Just a few days away from what would be Dan's 2nd birthday. I still can't believe that we lost a baby sometimes... Speaking for myself, I have been doing really well. Dan's sweet little bro Lou has brought us so much hope and happiness and joy and LOVE and he made me feel like a Mom again. Not that I wasn't a Mom still when Dan passed away, but between May 19th (when Dan passed away) and June 12, 2012 (when Lou was born) I feel like my motherhood was taken away from me. Make sense? I don't know, its hard to explain. Having another baby has helped heal my heart, but there is still an empty spot for Dan. The last couple days leading up to the 14th have kicked my butt. I miss Dan more than ever. I'm having a hard time lately, but I feel guilty like I shouldn't be sad about it--since I know have a happy healthy baby here. I cry for no reason and get really overwhelmed.

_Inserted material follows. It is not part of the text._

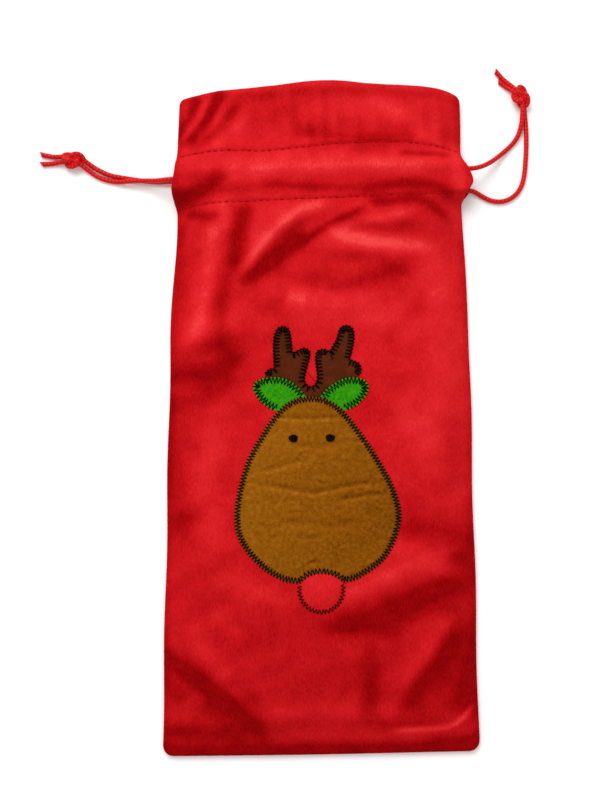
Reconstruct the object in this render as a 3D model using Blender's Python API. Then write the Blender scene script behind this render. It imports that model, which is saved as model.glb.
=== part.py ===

Planning a 2nd birthday in Heaven is not the funnest thing to plan but I have to do it. I want people to remember Dan and I want it to be a happy day for us to remember him. He is always in my heart, and my Miracle Dan band is always on. hbere have been so many sweet little Heart babies and Heart kiddos that have passed away this last year, it breaks my heart. I just can't wait to see him again someday.

1 comment:

  1. Everything you said makes perfect sense. Motherhood was taken away from you for that time period. You went from full time mom for 5 wonderful weeks and then back to just caring for yourself. I can't imagine going through that. And just because you have Lou, who is happy and healthy, doesn't mean that you shouldn't be sad about Dan. He was such a HUGE part of your life (and still is but in a different way) and he was taken away from you. There is no worse thing in the World. So don't feel guilty for being sad. It shows how much you love him. I'm proud of you for planning the balloon ceremony for his birthday. I'm sure you would rather just sit around looking at pictures with just family, but you are sharing Dan with your friends and family. :)Love you Lindz and Dan!